If you are done with all episodes, perform a complete cleanup:

  1. Stop or delete your Workbench Instance.
  2. Verify no endpoints are deployed.
  3. Delete any completed training/tuning jobs you don’t need.
  4. Check your GCS bucket — remove any files you don’t want to keep, or delete the bucket entirely.

BASH

# 1. Delete your Workbench Instance
gcloud workbench instances delete INSTANCE_NAME \
  --location=us-central1-a --quiet

# 2. Confirm no endpoints remain
gcloud ai endpoints list --region=us-central1
# (If any appear, undeploy models and delete them as shown above)

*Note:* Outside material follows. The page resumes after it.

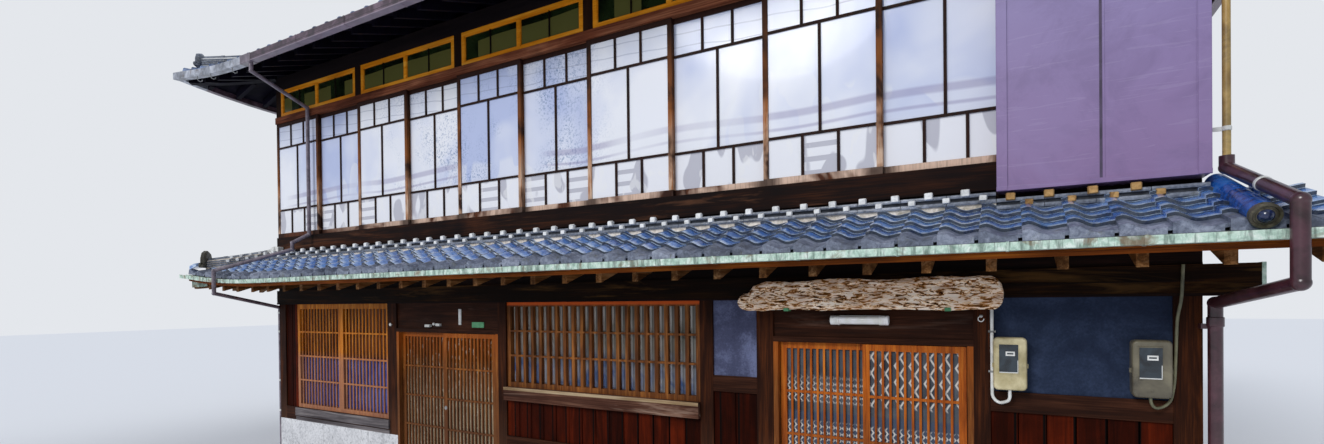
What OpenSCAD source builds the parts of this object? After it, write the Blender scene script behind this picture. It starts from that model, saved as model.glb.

# 3. Delete old training jobs
gcloud ai custom-jobs list --region=us-central1
gcloud ai custom-jobs delete JOB_ID --region=us-central1

gcloud ai hp-tuning-jobs list --region=us-central1
gcloud ai hp-tuning-jobs delete JOB_ID --region=us-central1

# 4. Remove your GCS bucket (WARNING: this deletes all data in the bucket)
gcloud storage rm -r gs://YOUR_BUCKET

After cleanup, check Billing → Reports one more time to confirm no services are still accumulating charges.

End‑of‑session checklist


Before you close your laptop, run through this quick checklist:

  1. Workbench Instances — stopped (or deleted if you’re done for good).
  2. Training / HPT jobs — no jobs stuck in RUNNING.
  3. Endpoints — all models undeployed; unused endpoints deleted.
  4. GCS — no large temporary files lingering; lifecycle policy in place.
  5. Budget alert — set and sending to your email.

Bookmark Billing → Reports and check it at the start of each session. A 10‑second glance can save you from a surprise bill.

Key Points
  • Check Billing → Reports regularly — know what you’re spending before it surprises you.
  • Endpoints and running notebooks are the most common cost leaks; undeploy and stop first.
  • Set a budget alert — it’s the single most protective action you can take.
  • Configure idle shutdown on Workbench Instances so forgotten notebooks auto‑stop.
  • Keep storage tidy with GCS lifecycle policies and avoid duplicate datasets.
  • Use labels on all resources so you can trace costs in billing reports.